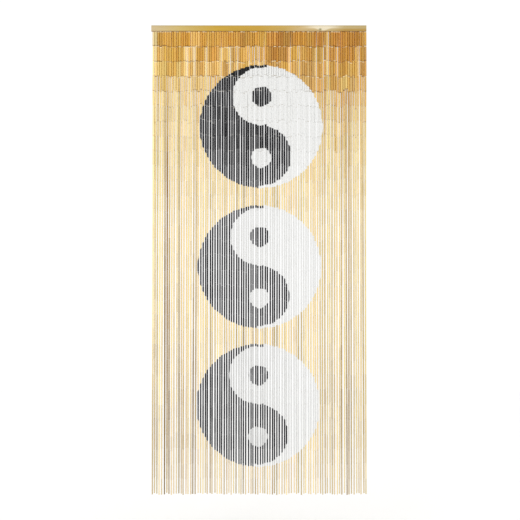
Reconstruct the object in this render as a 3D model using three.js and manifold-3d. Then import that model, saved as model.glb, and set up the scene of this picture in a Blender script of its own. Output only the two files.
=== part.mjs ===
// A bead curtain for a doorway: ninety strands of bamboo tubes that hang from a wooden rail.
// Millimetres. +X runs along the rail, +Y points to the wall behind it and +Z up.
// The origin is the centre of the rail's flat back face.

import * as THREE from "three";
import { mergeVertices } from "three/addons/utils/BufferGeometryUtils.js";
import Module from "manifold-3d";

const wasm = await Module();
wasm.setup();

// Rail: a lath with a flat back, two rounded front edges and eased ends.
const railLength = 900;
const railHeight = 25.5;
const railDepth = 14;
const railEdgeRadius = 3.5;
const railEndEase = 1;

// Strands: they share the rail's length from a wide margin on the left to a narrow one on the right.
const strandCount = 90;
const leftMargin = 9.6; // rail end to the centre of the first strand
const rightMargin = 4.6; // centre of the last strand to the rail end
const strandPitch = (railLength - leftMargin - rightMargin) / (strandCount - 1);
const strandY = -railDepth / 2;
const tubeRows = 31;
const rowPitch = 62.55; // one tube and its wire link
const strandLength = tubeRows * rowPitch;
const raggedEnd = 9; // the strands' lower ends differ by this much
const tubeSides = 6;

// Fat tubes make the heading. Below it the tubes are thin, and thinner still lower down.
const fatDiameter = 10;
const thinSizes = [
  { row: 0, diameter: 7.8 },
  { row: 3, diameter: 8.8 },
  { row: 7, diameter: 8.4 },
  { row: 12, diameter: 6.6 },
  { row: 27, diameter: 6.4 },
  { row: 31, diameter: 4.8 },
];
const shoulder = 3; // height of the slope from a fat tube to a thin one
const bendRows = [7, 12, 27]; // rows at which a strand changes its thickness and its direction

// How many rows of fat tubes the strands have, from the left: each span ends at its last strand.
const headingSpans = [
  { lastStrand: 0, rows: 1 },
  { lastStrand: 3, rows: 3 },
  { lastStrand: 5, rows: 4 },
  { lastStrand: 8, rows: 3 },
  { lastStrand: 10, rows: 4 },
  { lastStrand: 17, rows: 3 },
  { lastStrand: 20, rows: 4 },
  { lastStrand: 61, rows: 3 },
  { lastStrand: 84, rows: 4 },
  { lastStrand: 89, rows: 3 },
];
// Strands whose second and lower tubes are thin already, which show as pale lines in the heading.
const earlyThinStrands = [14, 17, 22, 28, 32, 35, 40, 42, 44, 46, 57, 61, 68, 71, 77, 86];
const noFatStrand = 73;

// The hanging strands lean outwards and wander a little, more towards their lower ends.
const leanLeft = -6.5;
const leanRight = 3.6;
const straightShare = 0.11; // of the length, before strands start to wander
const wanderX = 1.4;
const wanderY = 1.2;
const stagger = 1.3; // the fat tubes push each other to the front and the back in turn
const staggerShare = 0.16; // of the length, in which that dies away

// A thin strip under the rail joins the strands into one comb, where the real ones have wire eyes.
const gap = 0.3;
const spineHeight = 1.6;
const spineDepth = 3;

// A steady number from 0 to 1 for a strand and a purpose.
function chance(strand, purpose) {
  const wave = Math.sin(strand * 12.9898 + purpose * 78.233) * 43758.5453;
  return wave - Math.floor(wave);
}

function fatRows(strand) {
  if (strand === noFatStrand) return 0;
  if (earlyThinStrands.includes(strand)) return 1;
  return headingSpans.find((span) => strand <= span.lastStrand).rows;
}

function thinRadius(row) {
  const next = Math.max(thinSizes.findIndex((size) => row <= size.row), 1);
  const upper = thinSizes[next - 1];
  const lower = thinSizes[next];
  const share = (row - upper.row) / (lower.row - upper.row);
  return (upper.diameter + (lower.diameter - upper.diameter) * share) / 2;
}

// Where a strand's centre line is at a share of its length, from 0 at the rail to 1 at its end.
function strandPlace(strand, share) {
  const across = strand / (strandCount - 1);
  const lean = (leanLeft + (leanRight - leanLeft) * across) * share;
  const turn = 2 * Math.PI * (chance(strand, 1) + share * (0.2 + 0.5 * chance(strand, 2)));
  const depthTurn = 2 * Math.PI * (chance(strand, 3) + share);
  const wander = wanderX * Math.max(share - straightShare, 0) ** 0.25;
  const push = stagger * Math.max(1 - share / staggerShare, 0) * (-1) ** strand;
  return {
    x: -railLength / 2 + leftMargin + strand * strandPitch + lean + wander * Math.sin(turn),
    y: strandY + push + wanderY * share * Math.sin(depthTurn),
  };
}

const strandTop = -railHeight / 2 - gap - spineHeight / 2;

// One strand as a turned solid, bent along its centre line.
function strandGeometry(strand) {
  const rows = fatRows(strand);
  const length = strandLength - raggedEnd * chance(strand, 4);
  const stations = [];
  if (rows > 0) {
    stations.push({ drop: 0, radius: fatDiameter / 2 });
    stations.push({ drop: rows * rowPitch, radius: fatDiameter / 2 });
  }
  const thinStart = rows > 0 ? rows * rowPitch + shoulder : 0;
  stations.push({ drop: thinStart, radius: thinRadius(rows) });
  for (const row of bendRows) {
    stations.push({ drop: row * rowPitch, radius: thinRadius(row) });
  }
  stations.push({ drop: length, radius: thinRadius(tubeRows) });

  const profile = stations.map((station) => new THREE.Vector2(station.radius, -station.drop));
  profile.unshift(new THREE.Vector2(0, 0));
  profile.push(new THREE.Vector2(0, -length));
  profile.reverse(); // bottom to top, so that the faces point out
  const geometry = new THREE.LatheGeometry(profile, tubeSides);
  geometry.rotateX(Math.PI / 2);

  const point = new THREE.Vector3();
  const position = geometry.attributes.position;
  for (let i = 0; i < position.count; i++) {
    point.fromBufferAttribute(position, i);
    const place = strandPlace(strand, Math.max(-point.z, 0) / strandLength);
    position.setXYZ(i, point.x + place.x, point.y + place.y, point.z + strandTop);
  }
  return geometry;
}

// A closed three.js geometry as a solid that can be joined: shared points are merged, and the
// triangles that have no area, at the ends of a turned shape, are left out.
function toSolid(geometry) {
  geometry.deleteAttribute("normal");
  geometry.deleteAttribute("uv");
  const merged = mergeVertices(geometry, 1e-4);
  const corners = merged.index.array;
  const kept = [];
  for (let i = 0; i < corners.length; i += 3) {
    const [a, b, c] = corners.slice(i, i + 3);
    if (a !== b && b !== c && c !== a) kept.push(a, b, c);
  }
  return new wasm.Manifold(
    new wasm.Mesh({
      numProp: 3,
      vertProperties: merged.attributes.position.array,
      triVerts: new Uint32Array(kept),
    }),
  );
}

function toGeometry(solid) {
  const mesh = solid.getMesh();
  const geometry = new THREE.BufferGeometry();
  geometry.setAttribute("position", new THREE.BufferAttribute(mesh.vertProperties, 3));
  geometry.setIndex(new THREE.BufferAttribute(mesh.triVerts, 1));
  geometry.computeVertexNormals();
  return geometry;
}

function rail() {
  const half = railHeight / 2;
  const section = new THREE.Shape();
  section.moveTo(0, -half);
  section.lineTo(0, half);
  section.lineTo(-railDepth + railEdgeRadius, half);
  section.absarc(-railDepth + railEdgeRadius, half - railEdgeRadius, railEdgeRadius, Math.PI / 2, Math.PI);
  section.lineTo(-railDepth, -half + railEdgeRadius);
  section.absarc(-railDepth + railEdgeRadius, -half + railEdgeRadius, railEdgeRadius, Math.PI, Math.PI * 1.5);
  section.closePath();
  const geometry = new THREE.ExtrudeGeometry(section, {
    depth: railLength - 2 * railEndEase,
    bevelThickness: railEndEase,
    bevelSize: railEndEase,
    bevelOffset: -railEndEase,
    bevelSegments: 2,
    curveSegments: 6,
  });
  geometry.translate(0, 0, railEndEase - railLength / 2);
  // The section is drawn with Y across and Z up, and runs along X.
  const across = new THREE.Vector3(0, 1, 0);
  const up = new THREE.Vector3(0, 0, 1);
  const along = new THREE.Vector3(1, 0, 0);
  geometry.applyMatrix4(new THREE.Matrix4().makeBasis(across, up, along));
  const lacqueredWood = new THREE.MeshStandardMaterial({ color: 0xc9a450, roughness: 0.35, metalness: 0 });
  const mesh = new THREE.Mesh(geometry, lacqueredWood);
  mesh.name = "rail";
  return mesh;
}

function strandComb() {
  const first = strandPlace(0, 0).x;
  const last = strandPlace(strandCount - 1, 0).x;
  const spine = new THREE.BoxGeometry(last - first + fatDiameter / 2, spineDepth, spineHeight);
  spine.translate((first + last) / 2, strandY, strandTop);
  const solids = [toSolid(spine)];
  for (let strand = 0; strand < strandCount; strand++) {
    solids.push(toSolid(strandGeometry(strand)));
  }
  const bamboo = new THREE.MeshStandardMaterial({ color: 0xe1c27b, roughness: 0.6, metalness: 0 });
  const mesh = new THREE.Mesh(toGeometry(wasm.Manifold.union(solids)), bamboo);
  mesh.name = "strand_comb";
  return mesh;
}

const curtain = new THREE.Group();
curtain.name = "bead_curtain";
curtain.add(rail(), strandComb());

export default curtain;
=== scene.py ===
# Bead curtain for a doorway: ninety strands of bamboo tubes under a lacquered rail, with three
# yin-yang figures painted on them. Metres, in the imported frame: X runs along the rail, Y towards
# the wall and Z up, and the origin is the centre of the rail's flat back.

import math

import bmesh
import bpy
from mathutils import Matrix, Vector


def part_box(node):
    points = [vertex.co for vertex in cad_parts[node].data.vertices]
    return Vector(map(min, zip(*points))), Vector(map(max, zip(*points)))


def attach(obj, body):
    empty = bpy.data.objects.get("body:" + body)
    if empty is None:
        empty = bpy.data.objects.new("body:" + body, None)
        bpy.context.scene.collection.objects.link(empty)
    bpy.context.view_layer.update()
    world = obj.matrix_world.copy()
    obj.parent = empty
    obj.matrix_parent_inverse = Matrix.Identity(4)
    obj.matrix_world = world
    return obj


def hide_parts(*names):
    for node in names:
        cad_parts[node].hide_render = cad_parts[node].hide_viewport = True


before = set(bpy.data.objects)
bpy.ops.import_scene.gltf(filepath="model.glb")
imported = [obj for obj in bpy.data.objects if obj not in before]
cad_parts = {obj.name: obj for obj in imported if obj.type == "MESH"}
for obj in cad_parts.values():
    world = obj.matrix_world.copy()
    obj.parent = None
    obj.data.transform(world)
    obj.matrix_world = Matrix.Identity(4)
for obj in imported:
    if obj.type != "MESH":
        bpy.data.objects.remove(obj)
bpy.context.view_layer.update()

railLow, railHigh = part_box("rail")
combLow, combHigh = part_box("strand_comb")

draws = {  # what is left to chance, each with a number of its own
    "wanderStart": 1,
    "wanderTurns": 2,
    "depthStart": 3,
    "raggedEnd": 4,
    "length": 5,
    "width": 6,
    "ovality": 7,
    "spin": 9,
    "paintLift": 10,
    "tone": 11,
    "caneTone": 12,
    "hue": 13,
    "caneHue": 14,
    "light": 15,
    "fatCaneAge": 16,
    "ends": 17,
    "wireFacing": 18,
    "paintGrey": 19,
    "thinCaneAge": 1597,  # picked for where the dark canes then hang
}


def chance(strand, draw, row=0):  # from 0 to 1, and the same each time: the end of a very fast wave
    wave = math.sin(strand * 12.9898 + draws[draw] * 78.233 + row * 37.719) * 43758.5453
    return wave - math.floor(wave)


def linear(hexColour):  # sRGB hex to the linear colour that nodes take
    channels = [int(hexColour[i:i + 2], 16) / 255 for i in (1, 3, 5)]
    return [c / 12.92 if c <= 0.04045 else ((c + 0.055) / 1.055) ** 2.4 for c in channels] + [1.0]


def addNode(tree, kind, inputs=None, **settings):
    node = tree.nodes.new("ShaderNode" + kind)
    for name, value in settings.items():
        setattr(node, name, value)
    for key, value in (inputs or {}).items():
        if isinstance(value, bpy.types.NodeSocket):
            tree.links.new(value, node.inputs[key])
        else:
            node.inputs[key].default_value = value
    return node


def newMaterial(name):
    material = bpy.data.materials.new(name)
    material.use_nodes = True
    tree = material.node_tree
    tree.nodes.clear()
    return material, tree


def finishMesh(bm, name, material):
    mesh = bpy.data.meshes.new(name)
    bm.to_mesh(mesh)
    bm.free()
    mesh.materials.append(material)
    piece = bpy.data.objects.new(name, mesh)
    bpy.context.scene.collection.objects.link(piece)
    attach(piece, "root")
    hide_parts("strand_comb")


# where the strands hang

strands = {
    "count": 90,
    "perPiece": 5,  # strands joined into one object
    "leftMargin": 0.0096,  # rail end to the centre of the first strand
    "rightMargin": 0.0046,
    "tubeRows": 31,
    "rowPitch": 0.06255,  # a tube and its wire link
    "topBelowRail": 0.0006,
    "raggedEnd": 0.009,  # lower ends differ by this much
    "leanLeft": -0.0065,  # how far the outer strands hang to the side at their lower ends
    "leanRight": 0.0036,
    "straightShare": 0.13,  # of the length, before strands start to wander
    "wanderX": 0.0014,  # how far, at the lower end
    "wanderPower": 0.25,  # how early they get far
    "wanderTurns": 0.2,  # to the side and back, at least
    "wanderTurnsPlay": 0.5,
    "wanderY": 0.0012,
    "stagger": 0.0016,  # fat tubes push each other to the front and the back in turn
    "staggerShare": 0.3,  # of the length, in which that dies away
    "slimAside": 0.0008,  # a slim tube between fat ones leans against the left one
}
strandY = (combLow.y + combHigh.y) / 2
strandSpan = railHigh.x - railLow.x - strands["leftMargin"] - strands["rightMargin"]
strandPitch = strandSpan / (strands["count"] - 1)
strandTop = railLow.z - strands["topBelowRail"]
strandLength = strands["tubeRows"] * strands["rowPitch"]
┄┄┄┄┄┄
Copy out every line holding the string "update".

    bpy.context.view_layer.update()
bpy.context.view_layer.update()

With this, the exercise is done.